Title: Revolutionary Organization in the age of Networked Individualism
Author: Andrew Flood
Date: 12 June 2012
Source: Retrieved on 1st January 2021 from www.wsm.ie
Notes: Published in the Irish Anarchist Review Issue 5 — Summer 2012.

The revolutions and revolts that swept the world in 2011 took almost everyone by surprise. One of the first strong attempts to explain why they happened is Paul Mason’s ‘Why It’s Kicking Off Everywhere.’ He argues that “the materialist explanation for 2011...is as much about individuals versus hierarchies as it is about rich against poor.” By far the most provocative element of his book is the idea that communications technology, in particular the internet, is transforming the way people behave and that a significant contribution to the revolts of 2011 lie in these changes. If he’s right it had profound consequences for the form and structure of revolutionary organisations including anarchist ones.

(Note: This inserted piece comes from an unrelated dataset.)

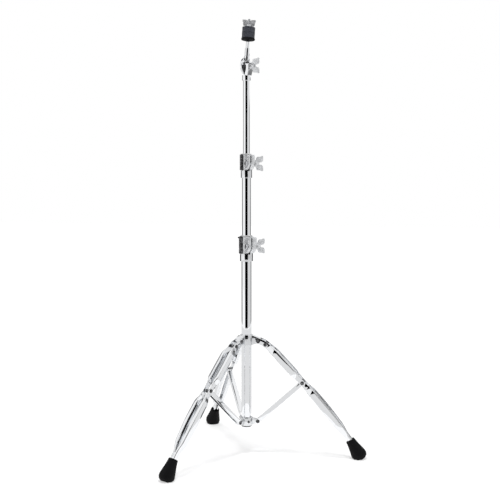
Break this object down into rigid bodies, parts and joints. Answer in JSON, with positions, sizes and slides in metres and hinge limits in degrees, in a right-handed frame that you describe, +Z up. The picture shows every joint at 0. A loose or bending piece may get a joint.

In Mason’s book these new people are the Networked Individuals. One critic of the concept Barry Wellman provides this useful summary of what he terms Networked Individualism. He says it is “the move from densely-knit and tightly-bounded groups to sparsely-knit and loosely-bounded networks. Each person is a switchboard, between ties and networks. People remain connected, but as individuals, rather than being rooted in the home bases of work unit and household. Each person operates a separate personal community network, and switches rapidly among multiple sub-networks.. the organic and multi-dimensional relationships of communities are being transformed into narrow digitally-enabled, highly individualized, networked relationships; perhaps most widely recognizable as Facebook “friend”-ings accompanied by Facebook “like”-ings as a possible substitute for shared community values and norms.” jcmc.indiana.edu

Mason uses sociologist Richard Sennett’s conception of the networked individual as one with “weak ties, multiple loyalties and greater autonomy.” Mason shows how the individual freedoms that were won in the period from the late 1960’s were not, as many think, a unique step forward in history. In terms of such freedoms we are not in fact always moving forward making gains; gains won can, and have been, rolled back by reaction — sometimes slowly and sometimes in jumps. He references the period before World War One and its “zeitgeist of globalized trade, technological progress and sexual liberation... followed by a century of economic crisis, militarism, genocide and totalitarian rule.”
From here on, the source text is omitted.